One of the puzzles about the early Earth is a riddle known as the “faint young Sun” paradox. Astrophysicists know that the Sun at that time was 30 percent dimmer than today. That’s dim enough that the Earth should have been too cold for liquid water. But geophysicists know that liquid water was present early in our history.
The same problem applies even more strongly to Mars, which also appears to have had an ocean early in its history, despite being even further from the Sun. How could that be?
The answer is that some greenhouse gas in the two planets’ atmospheres must have been trapping heat. The obvious answer is carbon dioxide but, Gronoff says, it’s hard to understand how that could have been present in sufficient quantities.
Nitrous oxide, however, is an even more powerful greenhouse gas – 300 times more potent than carbon dioxide – and it could fit the bill, Gronoff believes. “It’s enough to explain the faint young sun paradox,” he says.

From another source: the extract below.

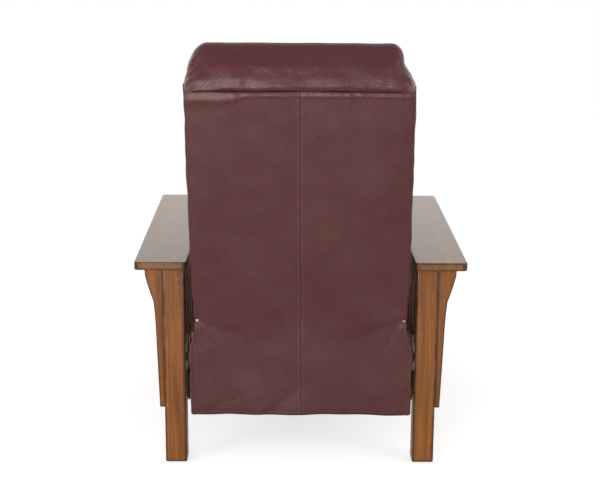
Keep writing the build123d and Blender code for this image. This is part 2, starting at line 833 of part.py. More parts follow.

All of this is also relevant to the search for habitable planets circling other stars because it means we may need to redefine our understanding of the “habitable zone” around them.
This region of space is where a planet’s surface could be warm enough to support liquid water, without being so hot that it would all evaporate.
Many of the exoplanet systems currently being studied, however, are around stars that generate considerable numbers of flares. That means that conditions on their planets might be more like those on the early Earth than in our present Solar System, including the creation of planet-warming nitrous oxide in their atmospheres.
If so, Gronoff says, these stars may have habitable zones extending farther outward than previously thought. “We may be moving the habitable zone a bit further [out],” he says.